User-agent: Googlebot
Disallow: /TheDirectoryorpageyou'reon/

Thanks.

Jean-Luc
Jan 13th 2006, 1:34 pm
The robots.txt is especially important for MSN, even if you upload a blank one.Why would it be more important for MSN than for Google or Yahoo ? If robots.txt is not present, they all will understand that they are permitted to visit all pages.

Also, for awstats because hits on that file is one of the ways it recognizes bot hits.When the file is not present, AWStats sees the requests for the non-existing robots.txt file. These requests allow AWStats to recognize these bots.

Jean-Luc

ServerUnion
Jan 13th 2006, 1:38 pm
When the file is not present, AWStats sees the requests for the non-existing robots.txt file. These requests allow AWStats to recognize these bots.

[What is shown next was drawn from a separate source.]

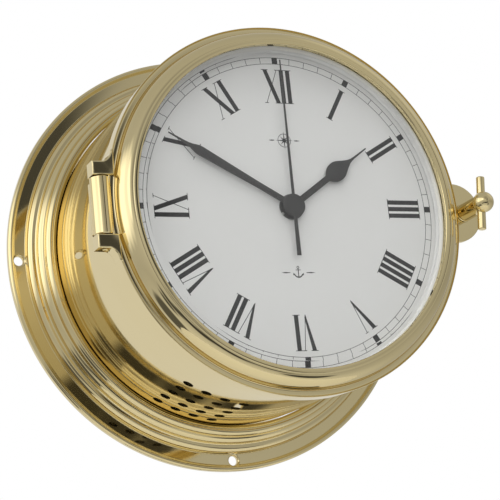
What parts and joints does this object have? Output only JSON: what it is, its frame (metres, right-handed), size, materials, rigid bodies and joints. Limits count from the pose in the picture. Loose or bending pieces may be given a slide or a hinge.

This is not the way to identify bots, all it will do it fill up your 404 error section. The SE's dont download the robots.txt every visit as this would be a waste of resources and would nullify your idea.

Jean-Luc
Jan 13th 2006, 1:52 pm
This is not the way to identify bots, all it will do it fill up your 404 error section.I agree that it is not the best way to identify bots and it should certainly not be the only way to do it, but it is used by AWStats and other stats software to discover new bots. AWStats reports them as Unknown robot (identified by hit on 'robots.txt')

Jean-Luc

ServerUnion
Jan 13th 2006, 1:58 pm
No, that simply means that the bot does not have an official listing as a verified source. It still knows it is a bot, just doesn't know the name. Could be many reasons for this, the robots.txt file has nothing to do with it.

I get these with sites I have the file on, and ones I do not. Can you provide documenation on this theory? I would be interested to read more about it.

Jean-Luc
Jan 13th 2006, 2:36 pm
A line, titled "Unknown robot (identified by hit on 'robots.txt')", appears in the AWStats list of "Robots/Spiders visitors". That seems pretty clear to me.

Jean-Luc

ServerUnion
Jan 13th 2006, 2:45 pm
opposed to have hundreds of 404 errors on the file?

This may just be due to the fact that the stats programs aren't going to waste overhead by listing out ever little bot that stops by. Most likely just list the larger sources.